Future Trends in Data Warehousing

Cloud-Based Data Warehousing: Increasingly, organizations are moving their data warehouses to the cloud to take advantage of scalability, flexibility, and cost savings.

Real-Time Data Warehousing: Real-time data integration and analytics are becoming more common, enabling organizations to make faster, data-driven decisions.

Big Data Integration: Incorporating big data technologies, such as Hadoop and Spark, to handle massive volumes of unstructured data alongside traditional structured data.

Advanced Analytics and AI: Integrating advanced analytics, machine learning, and artificial intelligence to gain deeper insights and predictive capabilities.

Data Warehouse Automation: Automating the ETL process and other data warehousing tasks to reduce manual effort and improve efficiency.

Conclusion

Data warehousing is a critical component of modern business intelligence and analytics strategies.

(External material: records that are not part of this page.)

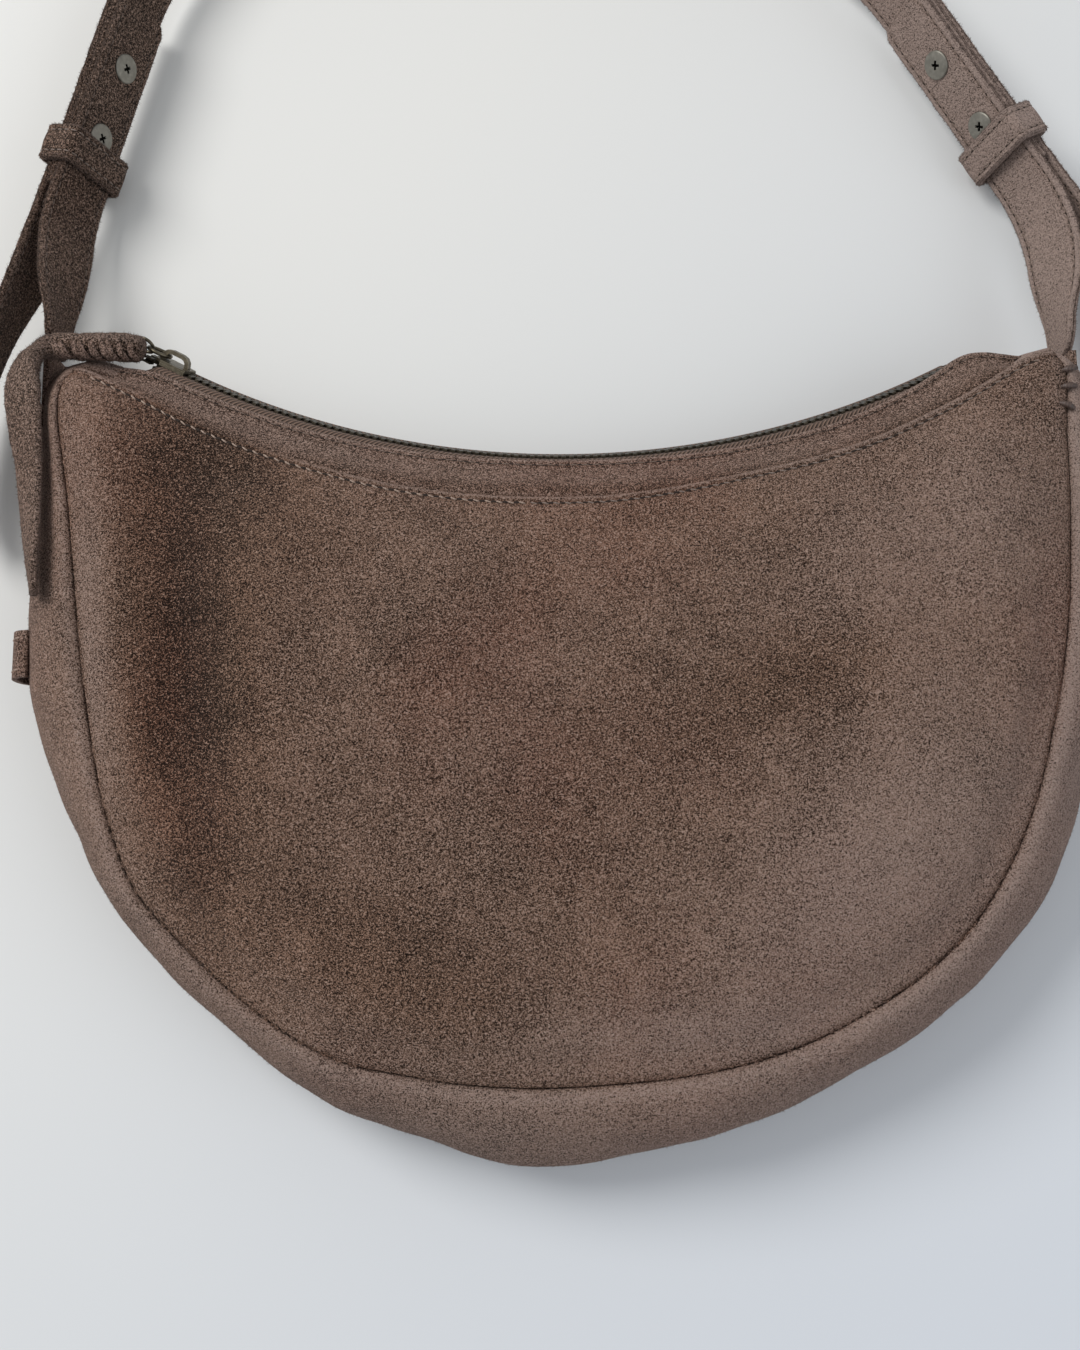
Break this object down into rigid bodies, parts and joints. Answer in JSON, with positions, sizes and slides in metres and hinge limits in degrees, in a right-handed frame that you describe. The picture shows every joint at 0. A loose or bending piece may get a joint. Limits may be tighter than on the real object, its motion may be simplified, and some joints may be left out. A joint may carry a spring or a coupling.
{
  "type": "half moon bag",
  "caption": "Half moon shoulder bag in soft suede with a curved metal zip across the top and a strap screwed to its two ends.",
  "frame": {"origin": "middle of the back panel's flat underside, on which the bag lies", "axes": "+Z out of the front panel, +Y towards the zip and the strap, +X to the right seen from the front"},
  "size_m": [0.4085, 0.4646, 0.0548],
  "materials": {
    "suede": "matte nap, taupe",
    "zip_tape": "woven herringbone",
    "old_brass": "dark antique",
    "nickel": "fine turned"
  },
  "bodies": {
    "bag": {"front_panel": "suede", "back_panel": "suede", "gusset": "suede", "zip_facing_front": "suede", "zip_facing_back": "suede", "zip_tape_front": "zip_tape", "zip_tape_back": "zip_tape", "zip_teeth_front": "old_brass", "zip_teeth_back": "old_brass", "zip_top_stops": "old_brass", "zip_bottom_stop": "old_brass", "side_loop": "suede", "strap_root_left": "suede", "strap_root_right": "suede"},
    "slider": {"slider_body": "old_brass"},
    "pull": {"pull_ring": "old_brass", "pull_link": "old_brass", "pull_tab": "suede"},
    "strap": {"strap_base_left": "suede", "strap_base_right": "suede", "shoulder_strap": "suede", "strap_tail_left": "suede", "strap_tail_right": "suede", "strap_screws": "nickel", "strap_posts": "nickel"},
    "keeper_l": {"keeper_left": "suede"},
    "keeper_r": {"keeper_right": "suede"}
  },
  "joints": [
    {"name": "zip_slide", "type": "hinge", "parent": "bag", "child": "slider", "pos_m": [0, 0.373, 0.026], "axis": [0, 0, 1], "range_deg": [0, 53.4], "deforming": ["zip_teeth_front", "zip_teeth_back"]},
    {"name": "pull_swing", "type": "hinge", "parent": "slider", "child": "pull", "pos_m": [-0.12693, 0.12701, 0.02729], "axis": [-0.1689, -0.3344, 0.9272], "range_deg": [-110, 0], "deforming": ["pull_tab"]},
    {"name": "strap_lift", "type": "hinge", "parent": "bag", "child": "strap", "pos_m": [0, 0.1386, 0.023], "axis": [1, 0, 0], "range_deg": [0, 90], "deforming": ["strap_tail_left", "strap_tail_right"]},
    {"name": "keeper_left_slide", "type": "slide", "parent": "strap", "child": "keeper_l", "axis": [0.2756, 0.9613, 0], "range_m": [-0.006, 0.045]},
    {"name": "keeper_right_slide", "type": "slide", "parent": "strap", "child": "keeper_r", "axis": [-0.5299, 0.848, 0], "range_m": [-0.006, 0.045]}
  ],
  "couplings": [
    {"joint": "pull_swing", "follows": "zip_slide", "ratio": -2.04}
  ]
}
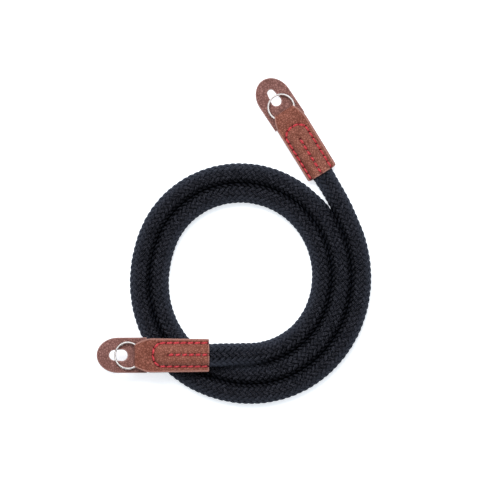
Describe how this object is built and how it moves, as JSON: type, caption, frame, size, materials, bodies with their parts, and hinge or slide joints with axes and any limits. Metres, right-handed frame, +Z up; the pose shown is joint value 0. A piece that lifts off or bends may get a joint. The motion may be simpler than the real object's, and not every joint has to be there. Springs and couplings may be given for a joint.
{
  "type": "coiled camera strap",
  "caption": "Braided round rope strap lying coiled, with stitched leather ends that each hold a split ring and a slotted leather guard for a camera's strap lug.",
  "frame": {"origin": "middle of the strap's footprint, on the surface that it lies on", "axes": "+Z up from the surface, +Y towards the end that lies outside the coil, +X to the right in a view from above"},
  "size_m": [0.1606, 0.1924, 0.0237],
  "materials": {
    "rope_braid": "black round braid with a navy cast, matt",
    "end_leather": "reddish brown pebbled leather, satin",
    "guard_leather": "brown pebbled leather, satin, a little greyer than the ends",
    "ring_wire": "polished plated steel wire",
    "stitch_thread": "red waxed thread"
  },
  "bodies": {
    "root": {"rope": "rope_braid", "leather_end_left": "end_leather", "leather_end_top": "end_leather", "split_ring_left": "ring_wire", "split_ring_top": "ring_wire", "lug_guard_left": "guard_leather", "lug_guard_top": "guard_leather"}
  },
  "joints": []
}
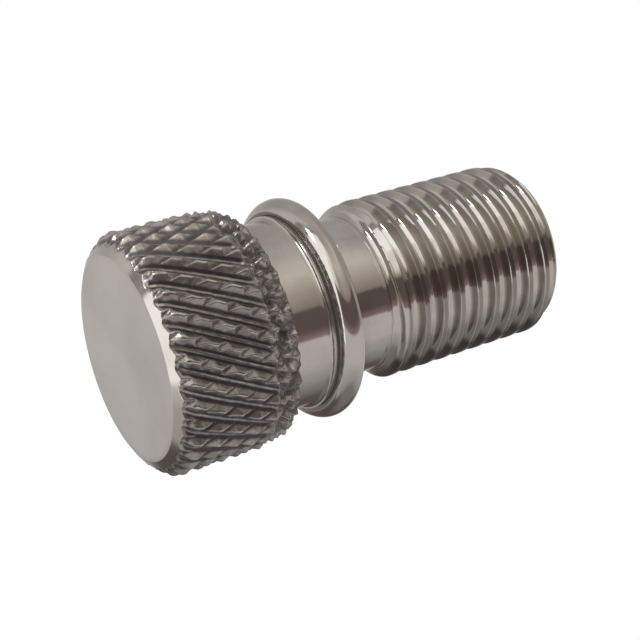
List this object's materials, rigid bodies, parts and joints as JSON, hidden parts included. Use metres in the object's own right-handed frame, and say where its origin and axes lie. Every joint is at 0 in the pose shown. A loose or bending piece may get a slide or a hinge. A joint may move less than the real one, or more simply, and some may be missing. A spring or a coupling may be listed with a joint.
{
  "type": "thumb screw",
  "caption": "Thumb screw turned from bright steel bar, with a diamond-knurled head, a plain neck, a rounded bead and a fine right-hand thread.",
  "frame": {"origin": "centre of the flat face of the knurled head", "axes": "+Z along the screw's axis, from the head towards the threaded end; the screw stands on the face of its head"},
  "size_m": [0.0142, 0.0142, 0.0268],
  "materials": {
    "thumb_screw": "bright turned, with a satin face"
  },
  "bodies": {
    "root": {"thumb_screw": "thumb_screw"}
  },
  "joints": []
}
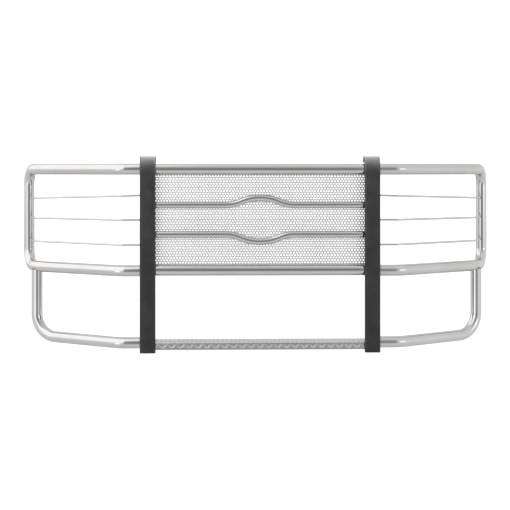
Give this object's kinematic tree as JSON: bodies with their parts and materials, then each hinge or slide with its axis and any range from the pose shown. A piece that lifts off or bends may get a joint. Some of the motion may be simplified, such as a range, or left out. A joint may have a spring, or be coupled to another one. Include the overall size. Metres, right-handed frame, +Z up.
{
  "type": "front grille guard",
  "caption": "Tubular front grille guard with rubber-faced uprights, a punched centre plate, an emblem arch, wrap-round headlight and bumper loops and a tread step.",
  "frame": {"origin": "on the guard's centre plane, midway between the four frame bolts, on the plane where the brackets meet the truck's frame", "axes": "+X to the right as seen from in front of the truck, +Y back towards the truck, +Z up"},
  "size_m": [2.2168, 0.3923, 0.873],
  "materials": {
    "polished_tube": "mirror-polished stainless steel tube",
    "punched_sheet": "polished stainless sheet, punched with staggered round holes",
    "tread_plate": "bright tread plate with raised lugs",
    "rubber_strip": "satin black moulded rubber",
    "coated_steel": "semi-gloss black powder coat",
    "bracket_steel": "semi-gloss black powder coat",
    "zinc_fasteners": "zinc-plated steel"
  },
  "bodies": {
    "root": {"upright_web_left": "coated_steel", "upright_face_left": "coated_steel", "impact_strip_left": "rubber_strip", "headlight_loop_left": "polished_tube", "bumper_loop_left": "polished_tube", "headlight_rod_left_1": "polished_tube", "headlight_rod_left_2": "polished_tube", "headlight_rod_left_3": "polished_tube", "frame_bracket_left": "bracket_steel", "upright_web_right": "coated_steel", "upright_face_right": "coated_steel", "impact_strip_right": "rubber_strip", "headlight_loop_right": "polished_tube", "bumper_loop_right": "polished_tube", "headlight_rod_right_1": "polished_tube", "headlight_rod_right_2": "polished_tube", "headlight_rod_right_3": "polished_tube", "frame_bracket_right": "bracket_steel", "top_crossbar": "polished_tube", "lower_crossbar": "polished_tube", "upper_emblem_bar": "polished_tube", "lower_emblem_bar": "polished_tube", "punch_plate": "punched_sheet", "tread_step": "tread_plate", "bracket_bolts": "zinc_fasteners", "bracket_washers": "zinc_fasteners", "bracket_nuts": "zinc_fasteners", "strip_studs": "zinc_fasteners", "strip_nuts": "zinc_fasteners"}
  },
  "joints": []
}
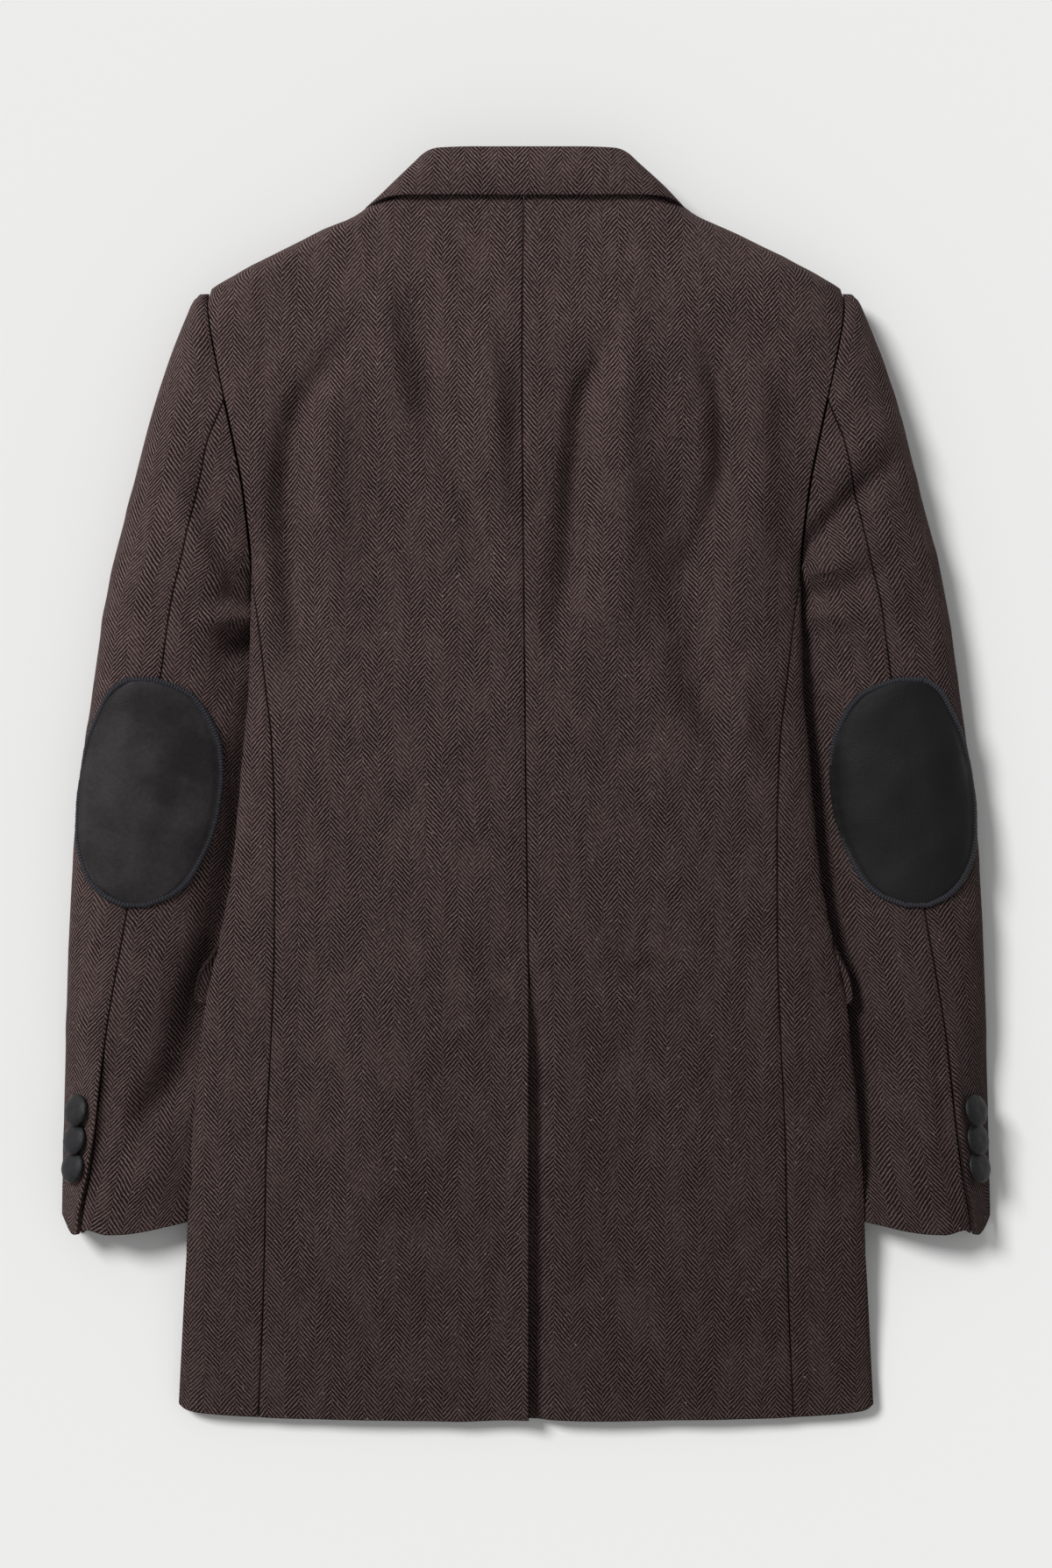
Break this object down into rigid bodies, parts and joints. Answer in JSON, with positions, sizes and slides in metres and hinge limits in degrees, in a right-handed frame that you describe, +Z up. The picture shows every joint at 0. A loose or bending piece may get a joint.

It enables organizations to consolidate data from multiple sources, ensure data quality and consistency, and perform complex queries efficiently. Despite the challenges, the benefits of data warehousing in terms of improved decision-making, data management, and analytical capabilities make it a valuable investment for businesses looking to leverage their data for competitive advantage. As technology evolves, data warehousing continues to adapt, incorporating new trends and innovations to meet the ever-growing demands of data-driven organizations.